Cameron won the gubernatorial nomination this spring in part because he enjoyed Trump’s support. They became friendly during Trump’s presidency and Cameron spoke at the 2020 Republican convention.

Yet busy with his own campaign, trials and tee times, the former president has not come to Kentucky to rally support for Cameron this fall. Trump doesn’t like betting on potential losers and he no doubt recalls appearing in Lexington for Bevin in 2019 the night before the governor lost.

As for well-known surrogates, the one Beshear will be seen with happens to share his last name.

Steve Beshear was a two-term governor, from 2007 to 2015, a job he likely never would have claimed had he beaten McConnell for the Senate in 1996. Neither has forgotten that race and this contest has become something of a proxy between the two old pols. (In his Fancy Farm remarks this summer, McConnell said he knew something about beating Beshears, as Andy sat steps away.)

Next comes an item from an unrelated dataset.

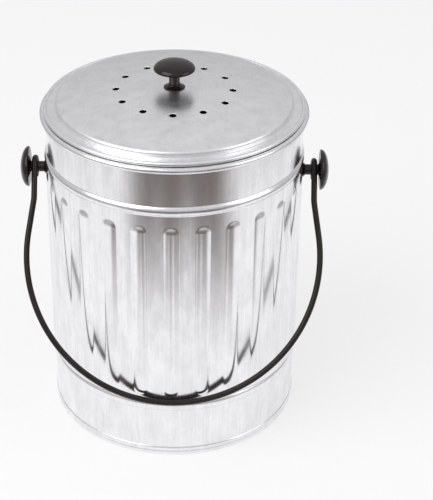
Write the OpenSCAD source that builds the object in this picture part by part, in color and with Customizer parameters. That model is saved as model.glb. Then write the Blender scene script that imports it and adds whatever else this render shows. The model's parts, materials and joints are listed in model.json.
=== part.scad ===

But when I spoke to Steve Beshear in Lexington in October shortly before he introduced his son, I don’t think the twinkle in his eye was only about his son’s prospects for re-election.

“He’s Andy,” said Steve Beshear. “He’s not ‘Governor Beshear’ — he’s Andy to the vast majority of people. And you’re not going to change how they think of him.”

Benjamin Johansen contributed to this report.